--- start Information supplied ---

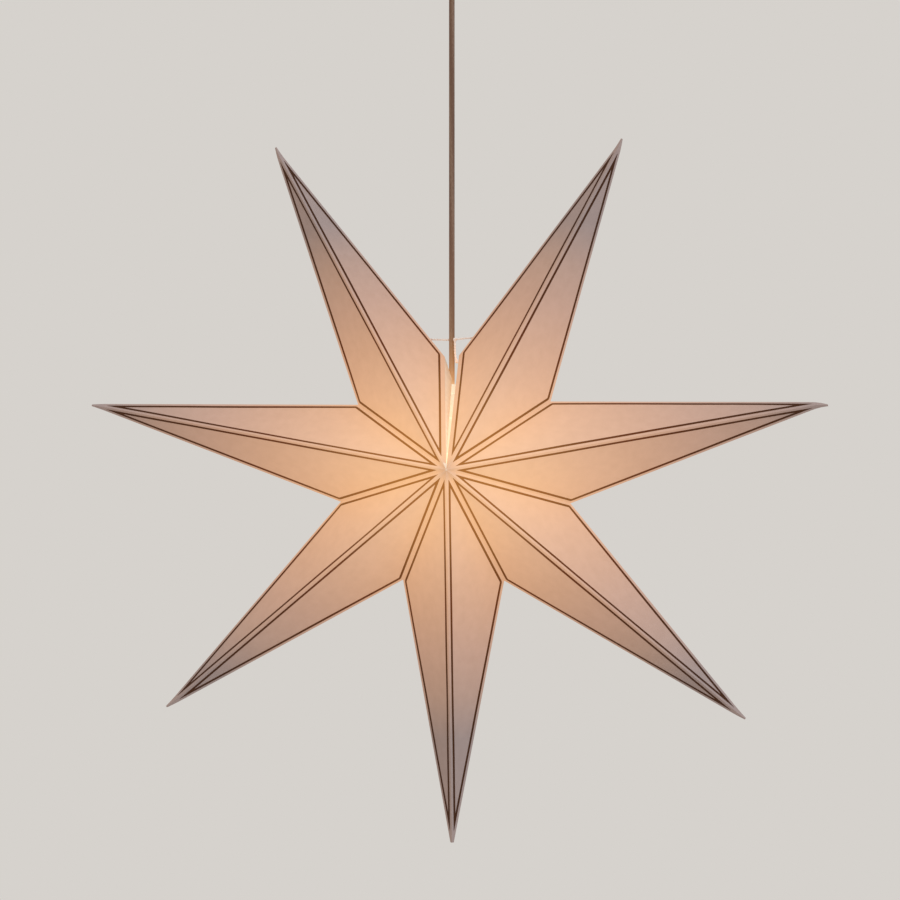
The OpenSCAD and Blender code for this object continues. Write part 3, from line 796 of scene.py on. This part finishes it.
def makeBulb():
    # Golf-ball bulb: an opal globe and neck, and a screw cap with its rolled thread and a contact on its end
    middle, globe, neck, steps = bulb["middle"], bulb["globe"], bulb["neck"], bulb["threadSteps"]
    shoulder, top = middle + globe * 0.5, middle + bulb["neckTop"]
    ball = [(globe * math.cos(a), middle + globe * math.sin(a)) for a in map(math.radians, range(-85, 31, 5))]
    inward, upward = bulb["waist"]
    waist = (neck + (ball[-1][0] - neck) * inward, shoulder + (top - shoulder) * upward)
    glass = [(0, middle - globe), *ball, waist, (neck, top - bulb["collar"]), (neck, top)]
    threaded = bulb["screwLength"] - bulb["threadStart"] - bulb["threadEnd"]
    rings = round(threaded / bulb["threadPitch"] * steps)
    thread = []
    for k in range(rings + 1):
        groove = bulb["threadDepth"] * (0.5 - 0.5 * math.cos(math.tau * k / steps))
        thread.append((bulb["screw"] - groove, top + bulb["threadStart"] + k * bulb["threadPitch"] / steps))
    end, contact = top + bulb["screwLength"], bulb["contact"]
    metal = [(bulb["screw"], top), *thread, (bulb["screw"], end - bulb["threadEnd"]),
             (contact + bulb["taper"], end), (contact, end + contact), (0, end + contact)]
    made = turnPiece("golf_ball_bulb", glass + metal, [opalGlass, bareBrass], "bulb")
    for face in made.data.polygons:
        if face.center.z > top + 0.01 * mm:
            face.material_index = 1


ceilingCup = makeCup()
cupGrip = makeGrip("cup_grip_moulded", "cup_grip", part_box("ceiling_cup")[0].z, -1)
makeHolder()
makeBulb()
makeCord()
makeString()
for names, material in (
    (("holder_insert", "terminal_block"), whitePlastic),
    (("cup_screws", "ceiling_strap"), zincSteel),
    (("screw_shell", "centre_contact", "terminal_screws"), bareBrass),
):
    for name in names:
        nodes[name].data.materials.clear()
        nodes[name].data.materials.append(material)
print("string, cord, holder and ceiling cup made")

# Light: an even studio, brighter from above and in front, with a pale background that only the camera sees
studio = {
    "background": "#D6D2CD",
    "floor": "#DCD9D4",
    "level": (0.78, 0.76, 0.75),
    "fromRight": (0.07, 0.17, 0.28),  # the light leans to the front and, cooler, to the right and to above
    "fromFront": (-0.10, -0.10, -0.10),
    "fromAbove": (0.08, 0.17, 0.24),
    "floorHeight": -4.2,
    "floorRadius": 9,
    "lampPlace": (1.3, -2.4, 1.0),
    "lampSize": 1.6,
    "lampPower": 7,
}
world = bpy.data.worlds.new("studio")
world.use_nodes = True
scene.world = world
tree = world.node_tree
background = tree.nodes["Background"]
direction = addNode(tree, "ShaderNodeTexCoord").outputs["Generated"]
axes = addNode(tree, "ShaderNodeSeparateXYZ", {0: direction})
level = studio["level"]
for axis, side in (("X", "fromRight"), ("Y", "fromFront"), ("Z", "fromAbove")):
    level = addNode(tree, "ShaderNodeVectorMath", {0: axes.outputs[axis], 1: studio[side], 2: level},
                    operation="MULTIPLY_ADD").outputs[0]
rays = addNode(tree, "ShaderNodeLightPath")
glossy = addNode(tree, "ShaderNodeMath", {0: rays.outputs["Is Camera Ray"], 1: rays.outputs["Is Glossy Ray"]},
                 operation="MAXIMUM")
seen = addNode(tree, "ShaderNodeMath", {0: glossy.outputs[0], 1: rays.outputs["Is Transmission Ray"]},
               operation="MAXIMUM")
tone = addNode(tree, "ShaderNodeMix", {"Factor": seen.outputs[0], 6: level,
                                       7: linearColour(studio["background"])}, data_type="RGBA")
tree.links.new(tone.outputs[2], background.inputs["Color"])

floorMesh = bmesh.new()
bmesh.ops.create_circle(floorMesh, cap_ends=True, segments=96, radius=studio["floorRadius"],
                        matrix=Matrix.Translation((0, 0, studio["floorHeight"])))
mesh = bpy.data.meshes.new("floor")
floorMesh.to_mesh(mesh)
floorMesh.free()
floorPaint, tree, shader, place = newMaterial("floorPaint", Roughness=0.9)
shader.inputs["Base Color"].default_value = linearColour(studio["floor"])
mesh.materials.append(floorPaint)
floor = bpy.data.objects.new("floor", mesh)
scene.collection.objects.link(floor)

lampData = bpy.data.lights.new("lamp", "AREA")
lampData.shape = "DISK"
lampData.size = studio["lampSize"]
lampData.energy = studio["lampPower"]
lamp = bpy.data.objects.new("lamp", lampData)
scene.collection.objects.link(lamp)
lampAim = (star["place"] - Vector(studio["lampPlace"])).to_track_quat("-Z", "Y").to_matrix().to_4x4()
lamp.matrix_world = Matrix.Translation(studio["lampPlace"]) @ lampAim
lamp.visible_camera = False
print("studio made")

--- end Information supplied ---

Everything from the first line through the line containing "face.material_index = 1" should be quoted exactly, and nothing beyond it.

Worked solution:
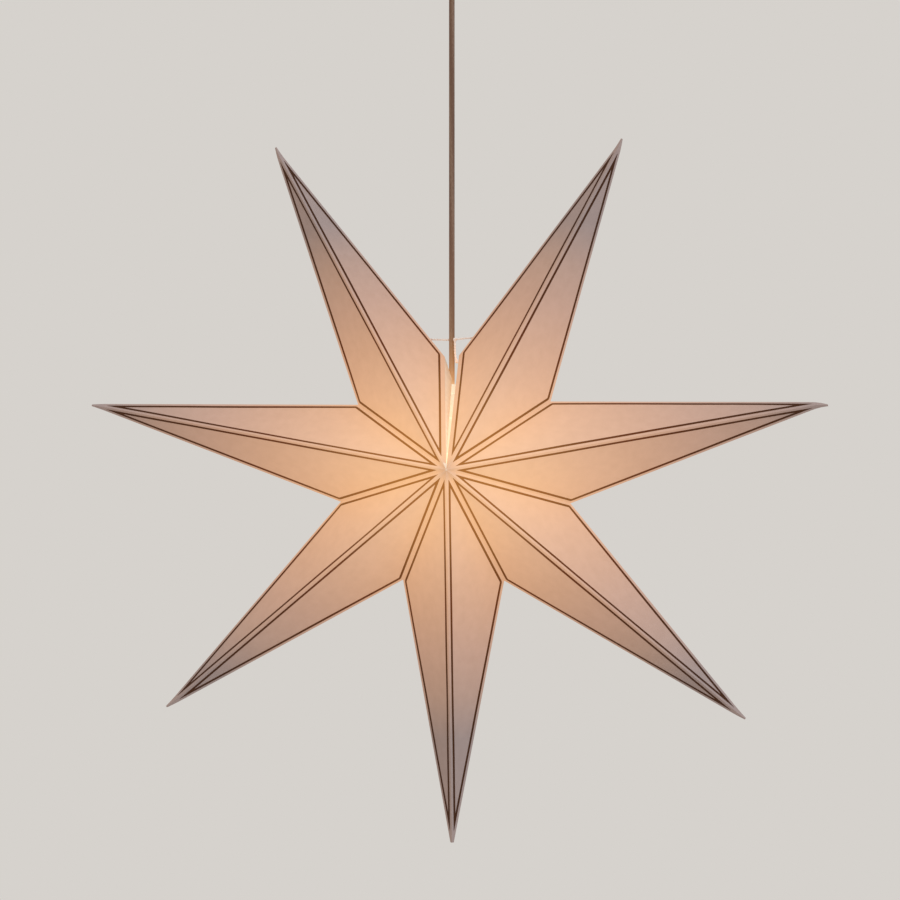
The OpenSCAD and Blender code for this object continues. Write part 3, from line 796 of scene.py on. This part finishes it.
def makeBulb():
    # Golf-ball bulb: an opal globe and neck, and a screw cap with its rolled thread and a contact on its end
    middle, globe, neck, steps = bulb["middle"], bulb["globe"], bulb["neck"], bulb["threadSteps"]
    shoulder, top = middle + globe * 0.5, middle + bulb["neckTop"]
    ball = [(globe * math.cos(a), middle + globe * math.sin(a)) for a in map(math.radians, range(-85, 31, 5))]
    inward, upward = bulb["waist"]
    waist = (neck + (ball[-1][0] - neck) * inward, shoulder + (top - shoulder) * upward)
    glass = [(0, middle - globe), *ball, waist, (neck, top - bulb["collar"]), (neck, top)]
    threaded = bulb["screwLength"] - bulb["threadStart"] - bulb["threadEnd"]
    rings = round(threaded / bulb["threadPitch"] * steps)
    thread = []
    for k in range(rings + 1):
        groove = bulb["threadDepth"] * (0.5 - 0.5 * math.cos(math.tau * k / steps))
        thread.append((bulb["screw"] - groove, top + bulb["threadStart"] + k * bulb["threadPitch"] / steps))
    end, contact = top + bulb["screwLength"], bulb["contact"]
    metal = [(bulb["screw"], top), *thread, (bulb["screw"], end - bulb["threadEnd"]),
             (contact + bulb["taper"], end), (contact, end + contact), (0, end + contact)]
    made = turnPiece("golf_ball_bulb", glass + metal, [opalGlass, bareBrass], "bulb")
    for face in made.data.polygons:
        if face.center.z > top + 0.01 * mm:
            face.material_index = 1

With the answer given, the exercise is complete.